22 de octubre de 1962. Diario de Navarra publica la carta de un vecino, dirigida “a quien corresponda”, en la que se queja de que la calle Guelbenzu, en el barrio de la Milagrosa, donde lleva poco tiempo viviendo, no esté asfaltada ni tenga aceras o alumbrado público. Los bloques de viviendas ya están habitados, pero llegar o salir de ellos, y más cuando el otoño camina hacia el invierno, llueve y la luz comienza a escasear, es incómodo, casi penoso.
Leída cincuenta años después, la nota me atrapa porque la calle Guelbenzu es mi calle desde ese momento primero de oscuridad y barro. Esos bloques de cuatro alturas, miles de ellos casi idénticos en barrios para obreros que iban naciendo en toda España. Pisos menesterosos de sesenta y cinco metros que para muchos eran su primera vivienda en propiedad. Barrios, en Pamplona, con gente de los pueblos de la provincia, sobre todo, que venían a trabajar a las fábricas, pero también de Andalucía, de Extremadura o Galicia. Barrios naciendo, barrios a medio hacer por todas partes, también sin aceras ni asfalto y a lo sumo con unas pocas luces macilentas. El Ministerio de la Vivienda y el Patronato Francisco Franco, siempre con falangistas al frente, y la industralización que despuntaba. La Milagrosa o el Mochuelo, un barrio bajo la meseta central de Pamplona, con un trazado urbano tirando a desastroso y sin remedio.
Éramos niños con muy poco pero felices. Enseguida disfrutamos de las piscinas y frontones de Educación y Descanso, la obra de los sindicatos verticales donde pasamos mil horas muchos veranos de la infancia y adolescencia. Y también, muy pronto, la iglesia, la preparación para las comuniones en San Enrique, en la zona de Santa María la Real, o hacia el otro lado, la parroquia de San Fermín.
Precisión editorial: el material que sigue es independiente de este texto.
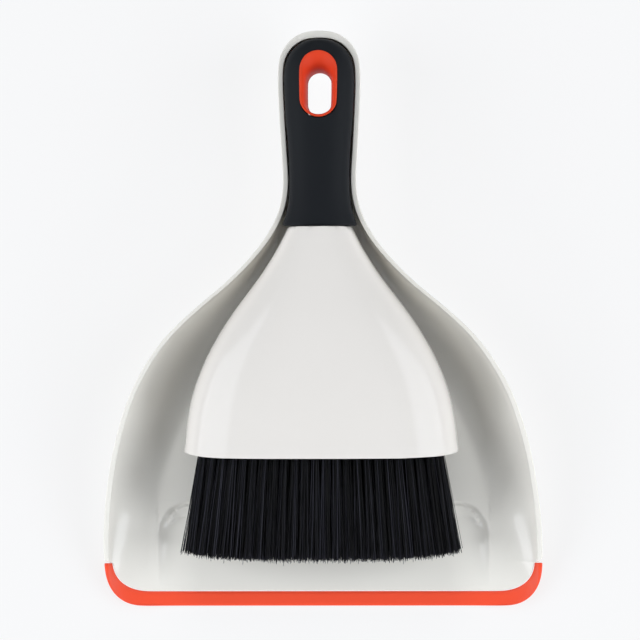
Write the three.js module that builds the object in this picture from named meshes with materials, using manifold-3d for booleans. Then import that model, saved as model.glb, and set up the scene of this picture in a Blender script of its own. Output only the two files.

Y también el cine Guelbenzu, cerca de la avenida de Zaragoza por la que entraba a la ciudad todo el tráfico, ligero y pesado, hasta que muchos años después, a finales de los setenta, las protestas vecinables tras algunos atropellos obligaron a abrir la variante hasta San Jorge, tanto tiempo terminada e inútil.
Con las calles Guelbenzu y Gayarre, entre otras muchas calles con nombres de músicos, culminaba la ciudad por esa parte, y se abrían los descampados, o un montículo que subíamos y bajábamos sin parar, hierbajos, basuras, algún campo de cereal o huertas sin títulos de propiedad ni permiso, nuestro territorio de juegos y libertad. El límite, entonces lejano, lo señalaban el río Alrevés y las naves herrumbrosas que al lado del campo de fútbol de El Sadar custodiaban perros fieros. Pero por todos esos andurriales holgábamos a nuestro aire, igual que para ir al colegio o, en mi caso, al Conservatorio, ubicado también más allá de otros campos en los que nos entreteníamos a la salida, o, por otro camino de más rodeo, pasando por el monumento a los Caídos, franquismo monumental en el que jugábamos a correr y escondernos.
Las aceras, el asfalto, las luces, todo llegó pronto supongo que gracias al Ayuntamiento. Y luego arribaron otras prosperidades, y más de uno se fue de La Milagrosa en busca de zonas más prósperas, de pisos más grandes y avenidas más anchas. Más tarde llegó la borrachera de nuevos ricos y precios locos que explotó a finales de los noventa y primeros años dos mil. Pero ni quiero ni puedo olvidar que yo vengo de La Milagrosa, de un nivel económico, de una manera modesta, laboriosa, frágil de luchar en la vida, en la cual no faltaban el dolor y el miedo (el miedo económico, uno de los peores), pero tampoco la alegría.
Está a punto de salir un ensayo de Antonio Muñoz Molina, Todo lo que era sólido, que tantas ganas tengo ya de leer, y que aborda el desplome que venimos sufriendo desde 2008, el terrible despertar económico y social tras un largo pero poco consistente sueño de prosperidad. Me interesa mucho ese análisis del pasado y del presente, de lo que fuimos, de lo que creímos ser, y de lo que vemos ahora que en realidad éramos. En ese esfuerzo de recapitulación, qué cerca y qué lejos queda la eclosión desarrollista de los primeros sesenta que vivimos en los barrios nacientes, cuántas cosas nos dice de cómo hemos cambiado, y de cómo, a la postre, hay un hilo que nos une con “cuando entonces”.